Surveyors Khemrin and Chantoeun, and Sunday Talk with Farmers and Collectors

My current feeling is that insects are one of the biggest problems. While interviewing a farmer last week, Kimsan spotted a discarded Thai insecticide box covered in warning symbols. “Use 20cc for 20 litres,” he translated for me. “Still, you can see insects have eaten his crop,” I responded, “Maybe we should ask him about this?” Kimsan chatted with the farmer for a moment before responding, “He say that he use 20cc for 20 litre but still have insect, so instead he take one whole package, 100cc and mix with only 15 litre.”

A nearly sevenfold increase in pesticide use! We both took a step back from the vegetable patch.

“Still it do not work well,” Kimsan added. Judging by this man’s crop and others I’ve seen using similar amounts of similar products, he was right. IDE’s recently started investigating an alternative organic pesticide, a by-product of burning fuelwood, but more on that if and when I have some results to share.

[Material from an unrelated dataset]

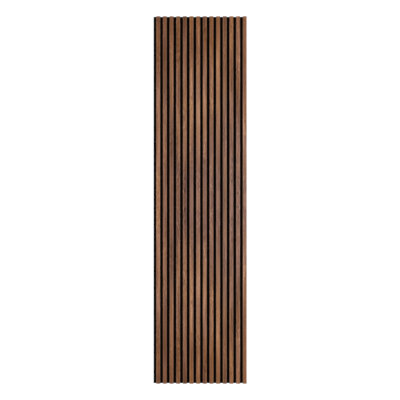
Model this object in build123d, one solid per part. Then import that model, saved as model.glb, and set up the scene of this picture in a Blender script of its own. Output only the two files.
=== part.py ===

In the meanwhile, thankfully, we’ve embarked on this study without many preconceptions, acknowledging a problem and trying to see if a viable solution is possible from this direction. On the still more positive side, I made certain to include a few very open-ended questions in the questionnaire regarding problems in our respondents’ livelihoods. Though the answers may have nothing to do with packaging or transport, they'll help us to know if we’re going down the wrong path and may even give us a hint as to what the right one is.